The requirements for completion of an insurance policy are as follow :

• The name of the party in the favor which the documents has been issued.
• The name of the vessel or flight details.
• The place from where insurance is to commerce typically the sellers warehouse or the port of loading and the place where insurance cases usually the buyer's warehouse or the port of destination.
• Insurance value that specified in the credit.
• Marks and numbers to agree with those on other documents.
• The description of the goods, which must be consistent with that in the credit and on the invoice.
• The name and address of the claims settling agent together with the place where claims are payable.
• Countersigned where necessary.
• Date of issue to be no later than the date of transport documents unless cover is shown to be effective prior to that date.

Packing List  :

Also known as packing specification, it contain details about the packing materials used in the shipping of goods.

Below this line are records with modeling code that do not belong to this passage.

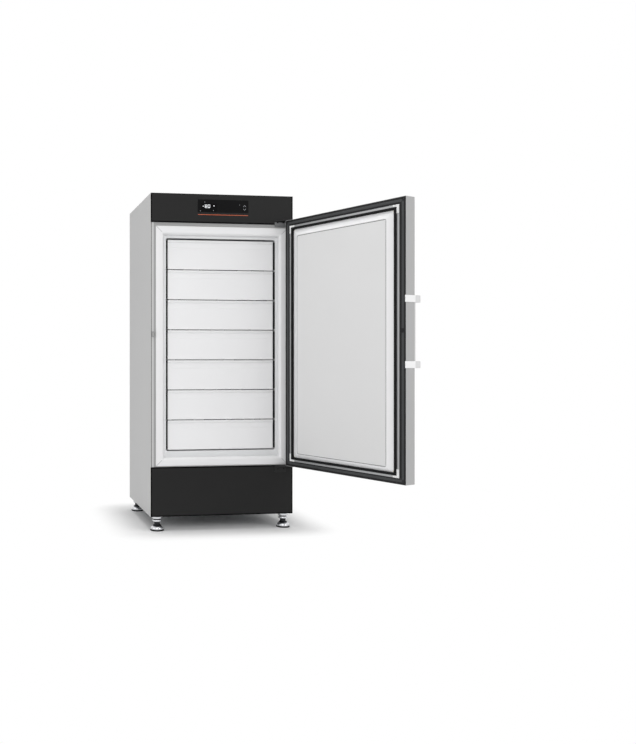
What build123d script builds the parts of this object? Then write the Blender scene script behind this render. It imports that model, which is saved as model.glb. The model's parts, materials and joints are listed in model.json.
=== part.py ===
from build123d import *
import os
from math import radians, sin, cos

# Ultra low temperature freezer, millimetres.
# Origin on the floor under the middle of the cabinet, front towards -Y, up is +Z.

# Cabinet
width = 838
depth = 684
foot_height = 82
body_height = 1840
sheet = 1.2
cover_depth = 6
flange_width = 18
bend_radius = 2
rear_return = 25

# Insulated box: distances are measured in from the cabinet's side, up from its base or down
# from its top
box_rise = 270
box_drop = 160
collar_side = 30
collar_rise = 287
collar_drop = 184
land_side = 70
land_rise = 329
land_drop = 220
throat_side = 79
throat_rise = 336
throat_drop = 229
throat_depth = 20
flange_depth = 34
chamber_side = 95
chamber_rise = 370
chamber_drop = 250
chamber_back_wall = 94
chamber_corner = 12
vacuum_panel = 25
vacuum_margin = 30
vacuum_half = 220
vacuum_setback = 90
coil_height = 14
coil_thickness = 6
coil_turns = 8
coil_margin = 50
coil_setback = 60

# Drawers
drawer_count = 7
drawer_rise = 7
drawer_headroom = 9.5
drawer_front_side_gap = 11
drawer_gap = 4
drawer_setback = 40
drawer_sheet = 1.2
drawer_body_side_gap = 24
drawer_body_rear_gap = 30
drawer_body_height = 120
drawer_floor_rise = 8
drawer_lip = 17
drawer_lip_proud = 2.5
drawer_hem = 5
rail_leg = 33
rail_sheet = 1.5
rail_rise = 30
rail_setback = 44
rail_rear_gap = 46
running_gap = 0.3

# Door
door_side_gap = 2
door_rise = 284
door_drop = 148
door_gap = 6
door_thickness = 62
door_sheet = 1.2
door_corner = 3
hinge_inset = 20
hinge_forward = 37
open_angle = 112
frame_thickness = 8
frame_side = 38
frame_top = 35.5
frame_bottom = 31
retainer_side = 15
retainer_level = 11
retainer_proud = 2.5
gasket_side = 14
gasket_level = 13
plateau_side = 38
plateau_top = 38
plateau_bottom = 22
plateau_proud = 16
liner_wall = 3

# Hinges
pin_diameter = 12
pin_length = 27
pin_clearance = 0.05
bush_diameter = 20
bush_flange_diameter = 28
bush_length = 26
leaf_thickness = 3
leaf_width = 67
leaf_inset = 42
tab_thickness = 4
tab_gap = 3

# Handle and lock
bracket_rise = 587.4
bracket_spacing = 321.8
bracket_height = 34
bracket_width = 39
bracket_reach = 42
bracket_corner = 9
cover_thickness = 5
backplate_thickness = 6.4
pivot_inset = 18
pivot_reach = 22
pivot_diameter = 8
lever_length = 60
lever_height = 12
lever_end = 18
bar_width = 24
bar_thickness = 16
bar_drop = 10
lock_rise = 754
lock_inset = 22
lock_diameter = 18
lock_length = 30
lock_proud = 2
bolt_inset = 16
bolt_diameter = 10
bolt_length = 32

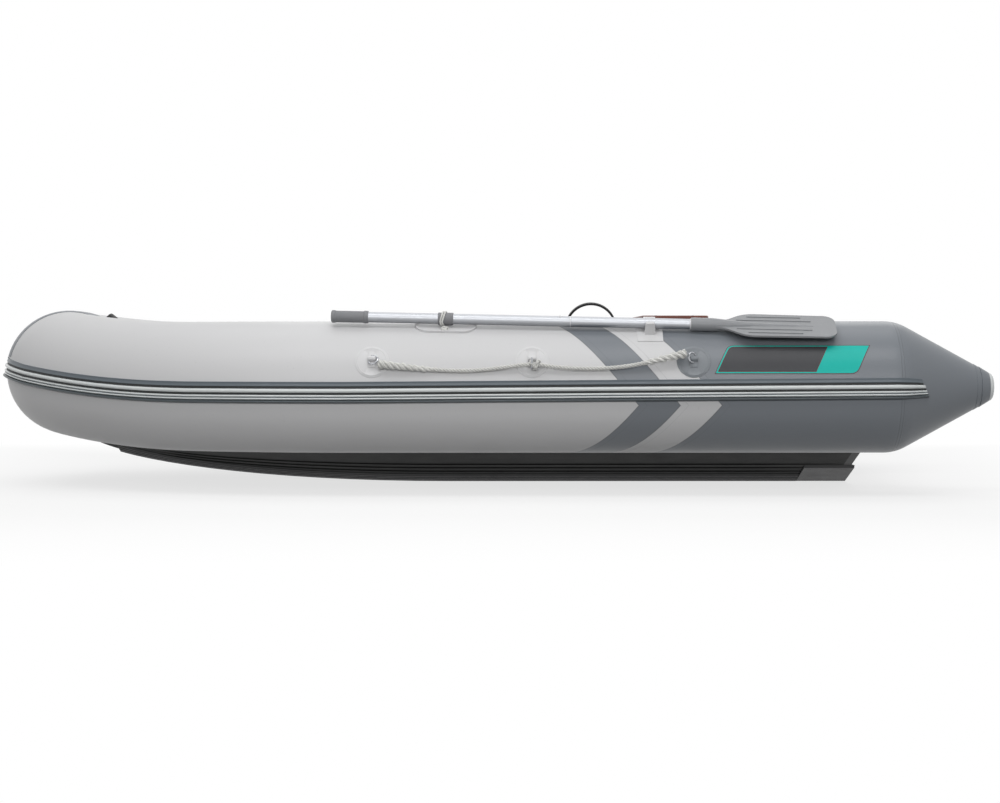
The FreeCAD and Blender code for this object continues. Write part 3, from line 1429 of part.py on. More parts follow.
main()
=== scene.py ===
"""Looks of an inflatable motor boat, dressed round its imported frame."""

import logging
from dataclasses import dataclass
from enum import Enum
from functools import cached_property
from itertools import accumulate
from math import acos, asin, atan2, cos, exp, pi, radians, sin, sqrt, tan, tau
from typing import Callable, Iterable, Sequence

import bmesh
import bpy
from mathutils import Matrix, Vector


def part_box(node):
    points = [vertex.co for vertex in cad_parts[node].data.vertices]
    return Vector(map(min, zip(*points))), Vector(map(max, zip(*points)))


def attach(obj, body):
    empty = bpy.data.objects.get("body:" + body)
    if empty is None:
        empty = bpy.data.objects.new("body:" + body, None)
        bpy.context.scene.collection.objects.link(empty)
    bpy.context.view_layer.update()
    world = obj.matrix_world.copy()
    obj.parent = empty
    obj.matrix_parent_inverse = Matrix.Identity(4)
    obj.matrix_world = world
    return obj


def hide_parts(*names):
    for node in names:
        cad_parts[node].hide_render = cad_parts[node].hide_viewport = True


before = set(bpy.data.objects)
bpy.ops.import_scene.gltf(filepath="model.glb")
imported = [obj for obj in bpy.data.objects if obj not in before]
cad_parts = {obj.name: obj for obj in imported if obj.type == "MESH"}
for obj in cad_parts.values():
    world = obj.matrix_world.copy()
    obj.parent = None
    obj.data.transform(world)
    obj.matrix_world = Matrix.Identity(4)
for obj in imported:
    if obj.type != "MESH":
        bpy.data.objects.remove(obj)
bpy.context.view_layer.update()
LOG = logging.getLogger("boat")
Pair = tuple[float, float]
Triple = tuple[float, float, float]
Colour = Triple
Mesh = bmesh.types.BMesh
Socket = bpy.types.NodeSocket
X_AXIS, Y_AXIS, Z_AXIS = Vector((1, 0, 0)), Vector((0, 1, 0)), Vector((0, 0, 1))
WHITE = (1, 1, 1, 1)
MERGE = 1e-6


class Side(Enum):
    """The two sides of the boat, as the sign of Y."""

    PORT = 1
    STARBOARD = -1

    @property
    def word(self) -> str:
        """The side's name in lower case."""
        return self.name.lower()


class Body(Enum):
    """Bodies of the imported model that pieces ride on."""

    HULL = "hull"
    OAR_PORT = "oar_port"
    OAR_STARBOARD = "oar_starboard"
    BENCH_FRONT = "bench_front"
    BENCH_AFT = "bench_aft"


def srgb(red: int, green: int, blue: int) -> Colour:
    """A colour as it looks on a screen, from 0 to 255, made linear."""
    def linear(value: int) -> float:
        """One channel made linear."""
        share = value / 255
        return share / 12.92 if share <= 0.04045 else ((share + 0.055) / 1.055) ** 2.4
    return linear(red), linear(green), linear(blue)


class Palette(Enum):
    """Colours of the boat's materials."""

    LIGHT_GREY = srgb(204, 204, 205)
    STERN_GREY = srgb(116, 121, 127)
    DUST = srgb(150, 150, 148)
    SPECK = srgb(120, 118, 114)
    SEAM = srgb(70, 74, 78)
    BOTTOM_BLACK = srgb(20, 21, 21)
    RAIL_FLANGE = srgb(92, 101, 108)
    # Pale grey of the cap domes; on the rub rail's beads it is partly their grey rubber and partly a painted
    # highlight.
    RAIL_BEAD = srgb(212, 216, 216)
    # Painted shade: near black stands in for the shadow in the rub rail's grooves.
    RAIL_GROOVE = srgb(22, 25, 26)
    RAIL_LIP = srgb(56, 64, 68)
    PATCH_GREY = srgb(208, 208, 209)
    PATCH_DARK = srgb(122, 127, 132)
    SOFT_BLACK = srgb(26, 26, 28)
    OAR_GREY = srgb(132, 134, 137)
    GRIP_GREY = srgb(120, 121, 124)
    ROPE_WHITE = srgb(232, 232, 228)
    ROPE_SHADE = srgb(70, 68, 64)
    WOOD_RED = srgb(126, 70, 56)
    WOOD_DARK = srgb(76, 40, 33)
    WOOD_PORE = srgb(60, 30, 24)
    STEEL = srgb(178, 180, 184)
    OAR_METAL = srgb(168, 170, 174)
    DULL_METAL = srgb(158, 160, 164)
    PLATE = srgb(186, 188, 191)
    PLATE_DULL = srgb(150, 152, 156)
    PLATE_BRIGHT = srgb(214, 216, 218)
    TEAL = srgb(0, 178, 166)
    BADGE_GREY = srgb(58, 59, 62)
    KEYLINE = srgb(92, 26, 38)

    def toned(self, gain: float, lift: float = 0.0) -> Colour:
        """The colour made darker or paler."""
        return tuple(min(1.0, value * gain + lift) for value in self.value)


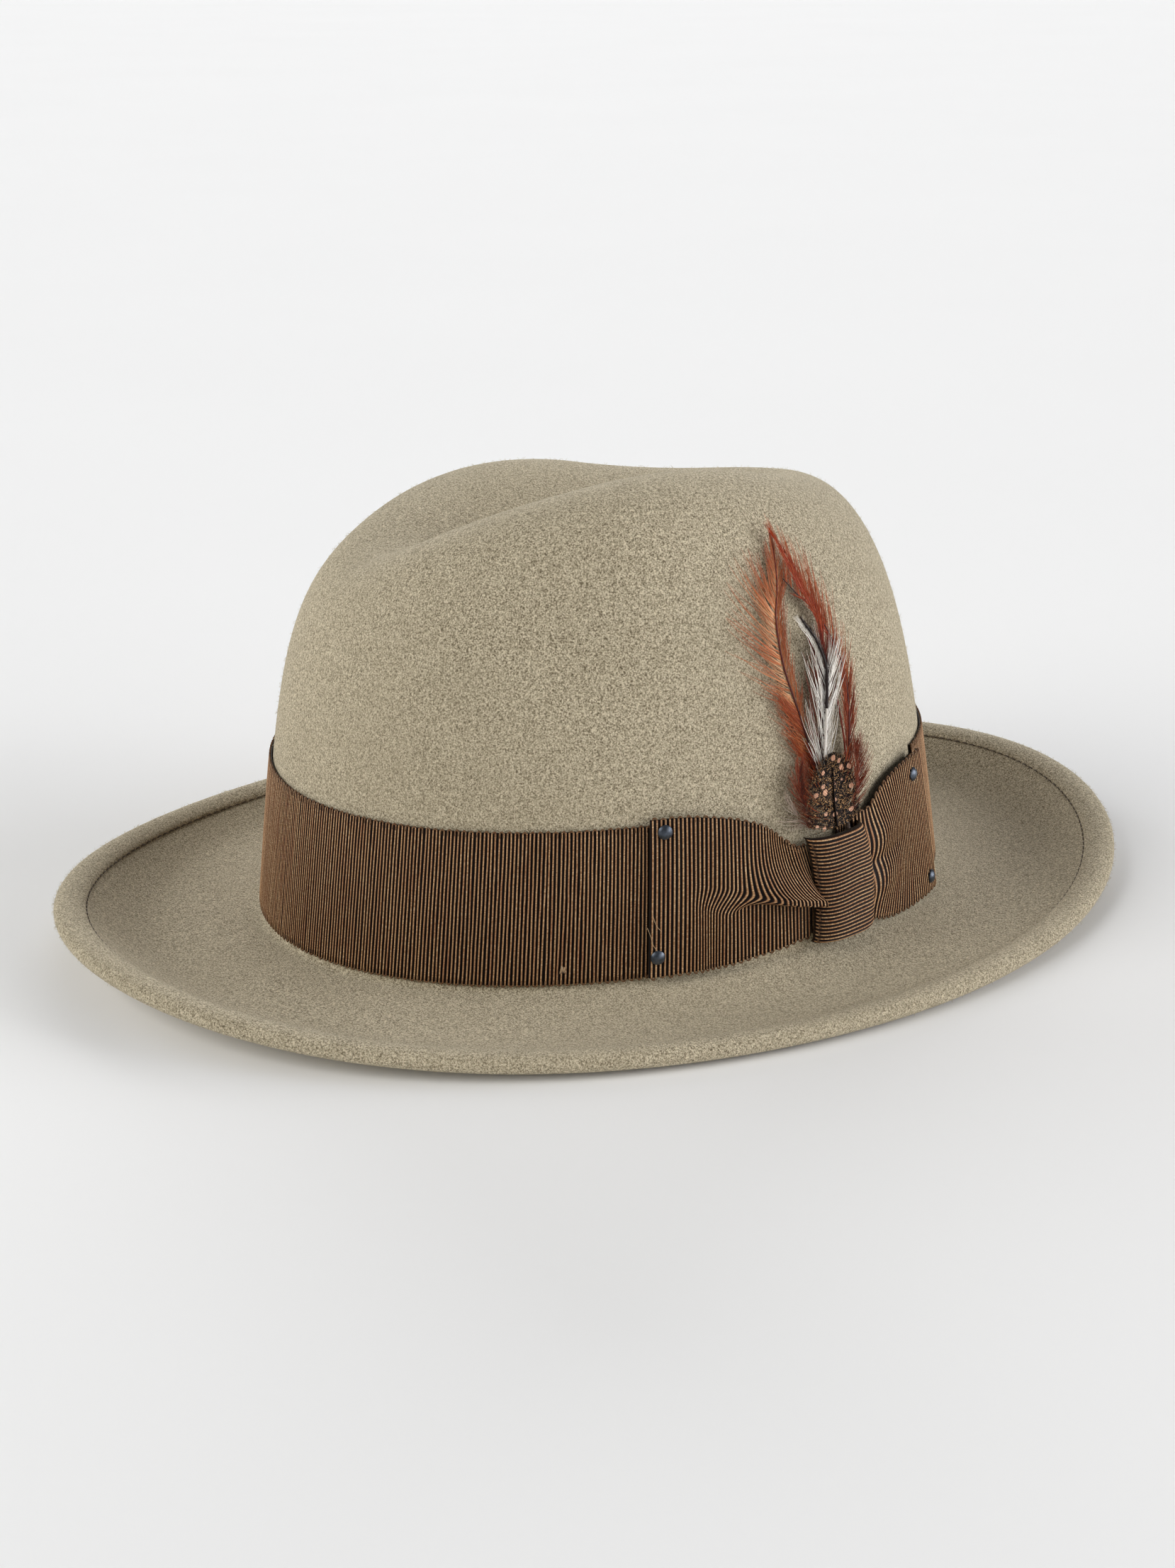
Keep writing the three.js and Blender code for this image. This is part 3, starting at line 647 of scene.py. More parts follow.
FELT_COLUMNS = 480
CROWN_RISES = np.concatenate([np.linspace(89.2, 30, 150), np.linspace(29.4, 0, 24)]) * DEGREE
# Sections as (out, up): the break's outside, the folded edge, the rounded bead and the break's inside
BREAK_OUTSIDE = ((0.25, -0.6), (0.9, -1.15), (2.2, -BREAK_DROP))
TUCK = ((-WELT + 0.5, -0.02), (-WELT + 0.22, 0.0), (-WELT + 0.02, 0.12), (-WELT, 0.5), (-WELT + 0.25, 0.95),
        (-WELT + 1.2, 1.55), (-WELT + 2.6, 2.12), (-WELT + 4.2, 2.5), (-1.2, 2.62))
BEAD_SECTION = [(BEAD * math.cos(turn), BEAD * math.sin(turn)) for turn in np.linspace(76, -90, 15) * DEGREE]
BREAK_INSIDE = ((1.6, -3.6), (0.3, -3.2), (-1.2, -2.4), (-2.1, -1.4))
NAP_FIBRES = 12000


def make_felt():
    """Rings from the middle of the top, over the brim's folded edge, to the middle of the inside."""
    angle = ring_angles(FELT_COLUMNS)
    rings = [crown_shell(angle, rise, 0.0) for rise in CROWN_RISES]
    rings += [break_point(angle, out, up) for out, up in BREAK_OUTSIDE]
    rings += [brim_top(angle, share) for share in np.linspace(0.02, 1, 64)]
    rings += [edge_point(angle, out, up) for out, up in (*TUCK, *BEAD_SECTION)]
    rings += [brim_under(angle, share) for share in np.linspace(1, 0.06, 40)]
    rings += [break_point(angle, out, up) for out, up in BREAK_INSIDE]
    rings += [crown_shell(angle, rise, -FELT) for rise in CROWN_RISES[::-1][::2]]
    poles = [crown_shell(0.0, math.pi / 2, offset) for offset in (0.0, -FELT)]
    piece = single("felt_crown_and_brim", *capped(np.stack(rings), poles))
    dress(piece, felt_material(), "felt", "felt_body")


def make_nap():
    """Short stray fibres that stand off the crown, the brim and the folded edge."""
    random = np.random.default_rng(21)
    angle = random.uniform(0, TURN, NAP_FIBRES)
    where = random.uniform(0, 1, NAP_FIBRES)
    on_crown, on_edge = (where < 0.5)[:, None], (where > 0.85)[:, None]
    share = np.clip((where - 0.5) / 0.35, 0.02, 0.99)
    turn = random.uniform(-0.5, 1.35, NAP_FIBRES)
    rise = np.arcsin(random.uniform(0, 1, NAP_FIBRES)) * 0.985
    root = np.where(on_crown, crown_shell(angle, rise, 0.0), brim_top(angle, share))
    root = np.where(on_edge, edge_point(angle, BEAD * np.cos(turn), BEAD * np.sin(turn)), root)
    outward = oval_outward(angle, BRIM_HALF_WIDTH, BRIM_HALF_LENGTH)
    off = np.where(on_crown, crown_normal(angle, rise), UP)
    off = np.where(on_edge, outward * np.cos(turn)[:, None] + UP * np.sin(turn)[:, None], off)
    flat = unit(np.cross(off, random.normal(size=(NAP_FIBRES, 3))))
    reach = random.uniform(0.5, 1.3, NAP_FIBRES)[:, None]
    lift = random.uniform(0.25, 0.75, NAP_FIBRES)[:, None]
    middle = root + flat * reach * 0.5 + off * lift * 0.75
    tip = middle + flat * reach * 0.45 + off * lift * random.uniform(-0.3, 0.6, (NAP_FIBRES, 1))
    paths = np.stack([root - off * 0.1, middle, tip], 1)
    radii = np.tile([0.045, 0.04, 0.012], (NAP_FIBRES, 1))
    dress(single("felt_nap", *tubes(paths, radii, 3)), nap_material(), "felt")


def running_length(line):
    return np.concatenate([[0], np.cumsum(np.linalg.norm(np.diff(line, axis=0), axis=1))])


def stitches(line_at, pitch, length, radius, dip, lean=0.0):
    """Short closed stitches round a ring: line_at(angle, out) gives the seam, out lifts or moves a stitch."""
    angle = np.linspace(0, TURN, 4001)
    run = running_length(line_at(angle, 0 * angle))
    count = int(run[-1] / pitch)
    share = np.linspace(0, 1, 7)
    at = (np.arange(count) * run[-1] / count)[:, None] + share[None] * length
    arch = np.sin(share * math.pi)[None]
    paths = line_at(np.interp(at, run, angle), np.broadcast_to(dip * arch, at.shape))
    paths[..., 2] += lean * (share - 0.5)[None]
    return tubes(paths, np.broadcast_to(radius * (0.7 + 0.3 * arch), at.shape), 6)


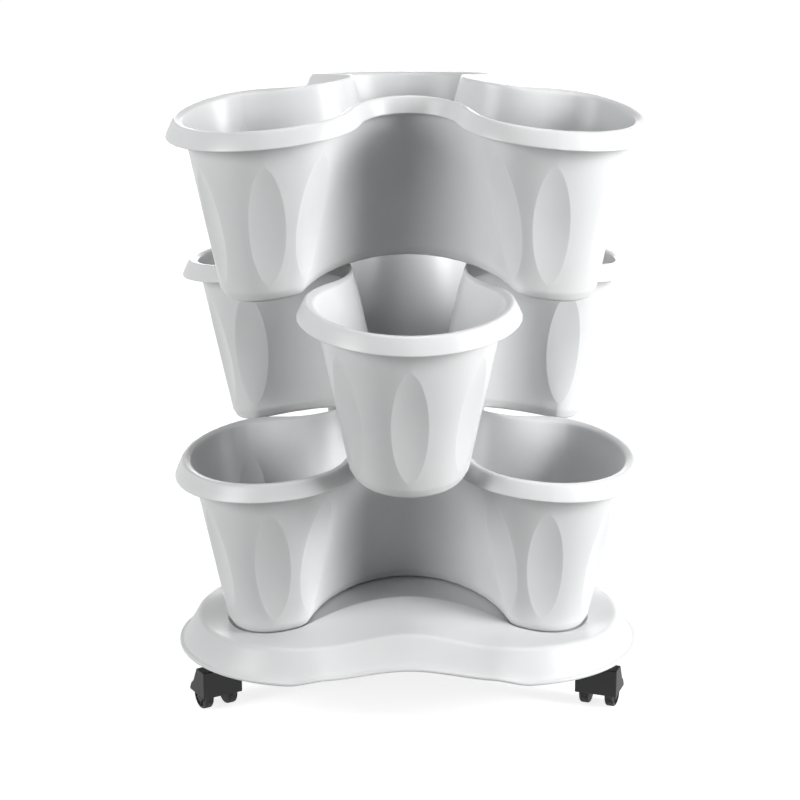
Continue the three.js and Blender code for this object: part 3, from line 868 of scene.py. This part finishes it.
def studioGrey(name):
    return (*[studio[name]] * 3, 1)


def plainFloor():
    material = bpy.data.materials.new("floorPaper")
    tree = Surround(material)
    seen = tree.seen()
    paper = tree.blend(seen, studioGrey("floorBounce"), studioGrey("floorSeen"))
    dull = tree.node("ShaderNodeBsdfDiffuse", {}, {"Color": paper})
    place = tree.node("ShaderNodeTexCoord", output="Object")
    far = tree.node("ShaderNodeVectorMath", {"operation": "LENGTH"}, {0: place}, output="Value")
    rise = far.ramp(studio["glowFrom"], studio["glowTo"])
    shine = tree.blend(rise, studioGrey("glowNear"), studioGrey("glowFar"))
    glow = tree.node("ShaderNodeEmission", {}, {"Color": shine, "Strength": seen})
    tree.finish("ShaderNodeOutputMaterial", tree.node("ShaderNodeAddShader", {}, {0: dull, 1: glow}))
    cage = bmesh.new()
    bmesh.ops.create_grid(cage, x_segments=4, y_segments=4, size=studio["floorSize"] / 2)
    mesh = bpy.data.meshes.new("floor")
    cage.to_mesh(mesh)
    cage.free()
    placed("floor", mesh, material)


def whiteAir():
    scene.world = bpy.data.worlds.new("studioAir")
    tree = Surround(scene.world)
    level = tree.seen() * (1 - studio["ambient"]) + studio["ambient"]
    air = tree.node("ShaderNodeBackground", {}, {"Color": (1, 1, 1, 1), "Strength": level})
    tree.finish("ShaderNodeOutputWorld", air)


plainFloor()
whiteAir()

for name, azimuth, elevation, distance, width, height, power in studio["lamps"]:
    data = bpy.data.lights.new(name, "AREA")
    data.shape = "RECTANGLE"
    data.size = width
    data.size_y = height
    data.energy = power
    side = polar(azimuth - 90, math.cos(math.radians(elevation)))
    way = Vector((side.x, side.y, math.sin(math.radians(elevation))))
    lamp = linked(name, data)
    lamp.location = Vector(studio["aim"]) + way * distance
    lamp.rotation_euler = way.to_track_quat("Z", "Y").to_euler()

view = {  # fitted to the rims and feet in the photo
    "focal": 101.47, "sensor": 36, "clipEnd": 100,
    "pitch": 16.435, "turn": -0.416, "place": (-0.00667, -1.90308, 0.8113),
}
camera = linked("camera", bpy.data.cameras.new("camera"))
camera.data.lens = view["focal"]
camera.data.sensor_width = view["sensor"]
camera.data.clip_end = view["clipEnd"]
spin = Matrix.Rotation(math.radians(view["turn"]), 4, "Z")
tilt = Matrix.Rotation(math.radians(90 - view["pitch"]), 4, "X")
camera.matrix_world = spin @ Matrix.Translation(view["place"]) @ tilt
scene.camera = camera
scene.view_settings.view_transform = "Standard"
print("studio made")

It also include details like measurement and weight of goods.

The packing List must :

• Have a description of the goods ("A") consistent with the other documents.
• Have details of shipping marks ("B") and numbers consistent with other documents

Inspection Certificate :

Certificate of Inspection is a document prepared on the request of seller when he wants the consignment to be checked by a third party at the port of shipment before the goods are sealed for final transportation.

In this process seller submit a valid Inspection Certificate along with the other trade documents like invoice, packing list, shipping bill, bill of lading etc to the bank for negotiation.

On demand,  inspection can be done by various world renowned  inspection agencies on nominal charges.